From these two facts, we see that for any epsilon > 0, we can find an N such that
| the sum from 1 to m of [a(2k-1)+a(2k)] - L | < epsilon/2
for all m>N (by fact 1)
AND we can find an M such that |a(n)|<epsilon/2 for all n>M (by fact 2.)

Now let W = the maximum of N and M. Then for any n > W, The sum from 1 to n of
[a(2k-1)+a(2k)] is less than epsilon/2 AND |a(n)|<epsilon/2.

So for your alternating series we know: for any n > W

|a(1) + a(2) + a(3) + a(4) + ... + a(2n-1) + a(2n) - L| < epsilon/2

And also (using the triangular inequality)

|a(1) + a(2) + a(3) + a(4) + ... + a(2n-1) + a(2n) + a(2n+1) - L| <

|a(1) + a(2) + a(3) + a(4) + ... + a(2n-1) + a(2n) - L| + |a(2n+1)| < epsilon/2 + epsilon/2

= epsilon.

The idea is this: We know that the partial sums of your series converge if we look at only the sums of the first 2k terms (my series).

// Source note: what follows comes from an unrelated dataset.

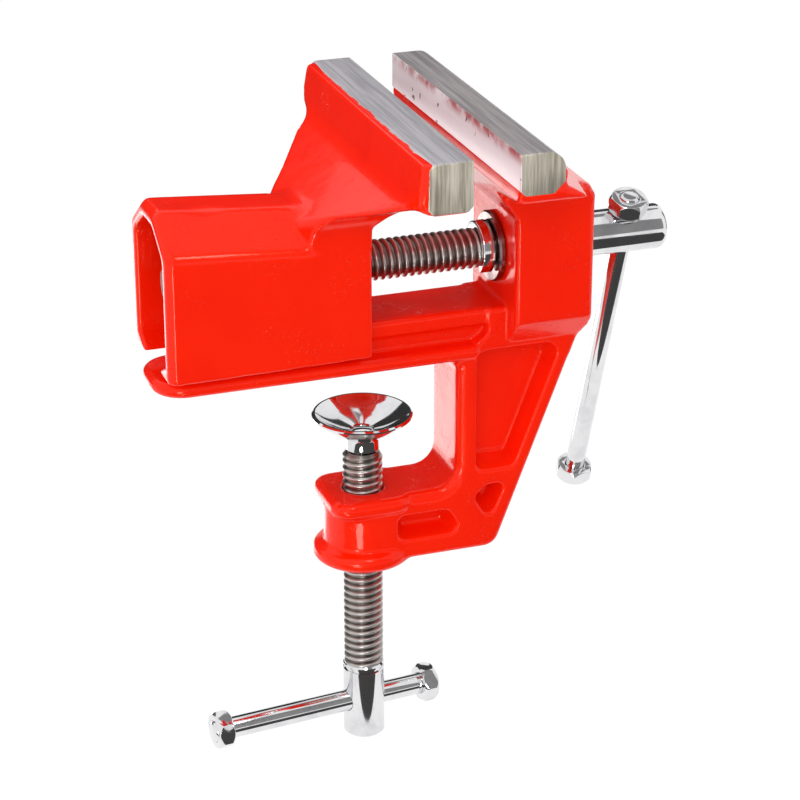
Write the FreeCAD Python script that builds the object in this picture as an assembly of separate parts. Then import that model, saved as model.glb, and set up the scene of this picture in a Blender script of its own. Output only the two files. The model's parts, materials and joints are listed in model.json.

For your series, we still need to consider the partial sums of the first 2k + 1 terms, which we notice is only different by a single term to the partial sum of the first 2k terms. This is where we use the fact that the extra term, the 2k+1 st term, gets arbitrarily small.

 

[Dell]

for the same doing, could i not just say that my series behaves like (-1)^(n-1)*1/n for very large n's, which is where i fear diverence, and since i know that (-1)^(n-1)*1/n converges, so will my series??

 

[Russell Berty]

That is the intuition behind the argument. The problem is describing in what way it "behaves like" (-1)^(n-1)/n. This series is conditionally convergent and those kinds of series are very touchy. Slight modifications (with a similar "behavior") can cause divergence.

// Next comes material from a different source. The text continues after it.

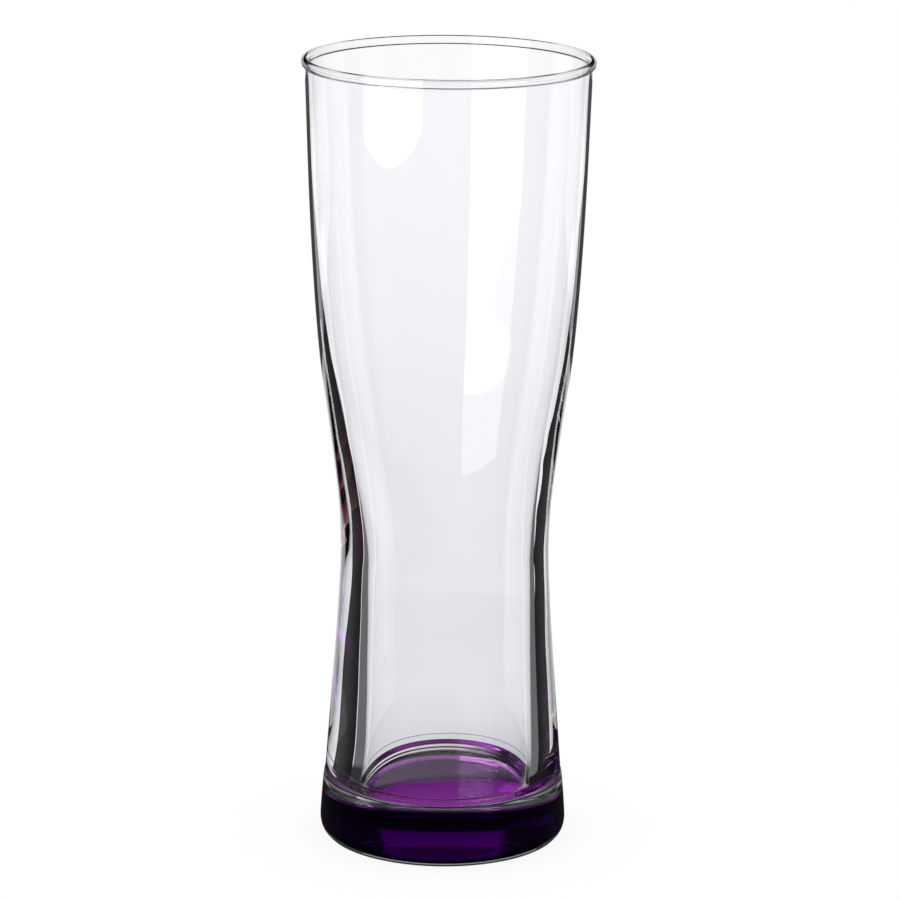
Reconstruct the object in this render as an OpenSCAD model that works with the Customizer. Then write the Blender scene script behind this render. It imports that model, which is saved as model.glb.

As you pointed out, this series does differ from (-1)^(n-1)/n because the An's are not decreasing. And this causes a big difference in "behavior" when looking at a series that is not absolutely convergent.

The bottom line is: Saying it "behaves" like (-1)^(n-1)/n is not a sufficient explanation in a proof.